On Monday, South Africa’s National Energy Regulator rejected Eskom’s tariff increase application – the one that was needed to fund the cost of load-shedding.
Specifically, the cost of limiting the amount of load-shedding.
This tweet:
When I hear NERSA officials saying things like “We reject this application because it isn’t in line with the multi-year pricing methodology” – I roll my eyes. You don’t reject a tariff increase because you’re feeling fussy about methodology – you reject an increase because that increase is unnecessary. If the increase is needed, and you reject it, then you are being useless.
To be fair, I don’t know enough about electricity pricing to know whether Eskom is or is not getting what it needs at the moment. But from what I am told by people that should know better: the reason that we’re facing load-shedding is because there was not enough money for:
- Repairs and Maintenance; and
- Capital Expansion; and
- Certainly not all at the same time.
Then we reached capacity. And then we started losing capacity due to all the R&M that hadn’t taken place. So Eskom was forced to use more expensive sources of electricity (Open Cast Gas Turbines – OCGTs), and buy expensive electricity from elsewhere (Short Term Power Producers – STPPs), while trying to do the R&M and finish the capital expansion projects.
Which means that Eskom now has to:
- Catch up the past repairs and maintenance that it hasn’t done during the years of cheap electricity; and
- Make enough to cover the current repairs and maintenance requirement as well as the ongoing capital expansion; as well as
- Make enough to cover the short-term expensive power that it’s obtaining/generating in order to limit the amount of load-shedding.
- To say nothing of the impact that load-shedding is having on infrastructure and the future R&M requirement (I mean – in my suburb, we had load-shedding twice over the weekend, and twice there were faults when they tried to turn the power back on – and just cast your eye over the City Power Jhb twitter account to see just how widespread that issue has become).
But Eskom must do all this without too much of a tariff adjustment.

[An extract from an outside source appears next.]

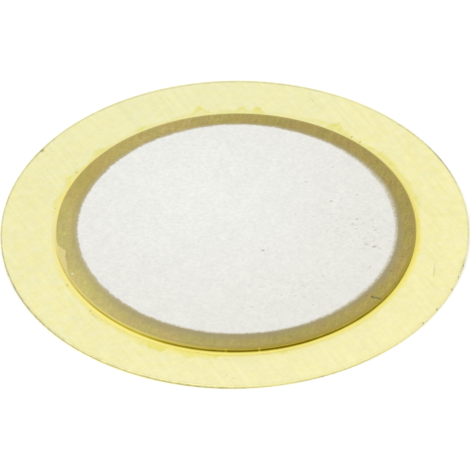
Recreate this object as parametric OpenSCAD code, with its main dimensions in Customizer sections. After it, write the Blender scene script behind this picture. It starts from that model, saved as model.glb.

Frankly, however you feel about how we got here is a bit irrelevant. The only relevant fact is that the current situation is what it is, and it needs to be paid for if we want to have a national grid.
The way we’re going, I’m not sure that we’re going to have much of a national grid in the near to medium term. Possibly even the longer term.
And I don’t mean in that “If effing Eskom ain’t giving us no effing electricity then it ain’t an effing grid” sort of way.
Consider how South Africans are reacting to the load-shedding situation. It’s in one of two ways:
- Those who can afford it are taking steps to reduce their reliance on Eskom (by installing solar panels and generators and inverters); while
- Those who can’t afford it are just having to make do.
But:
- Those who can afford to reduce their reliance on Eskom are also those people that could pay more for their electricity. After all, consider how much they’re investing in having reliable electricity (tens/hundreds of thousands of rands).
- Meanwhile, those who cannot afford to reduce their reliance on Eskom also probably can’t stomach a tariff increase.
Now I don’t know for sure, but I suspect that these two conflicting responses will start to spiral:
- As the well-to-do move off the national grid, there is less money flowing to the national grid.
- Less money to the national grid means less money for repairs and maintenance, as well as lower credit ratings (which mean higher interest, which makes for even less money for repairs and maintenance).
- So the national grid gets more unreliable.
- Which incentivises more of the well-to-do to move off the grid.
- And the cycle continues, until:
- The well-to-do are self-sufficient; and
- The less-well-off are supplied with highly erratic power by an underfunded shambolic mess.
If that’s what we want, that’s fine. It’s not especially developmental of us – if anything, it’s many steps backward.
On the upside, we might be greener. And at least NERSA is showing leadership, or whatever it is that the DA is calling it.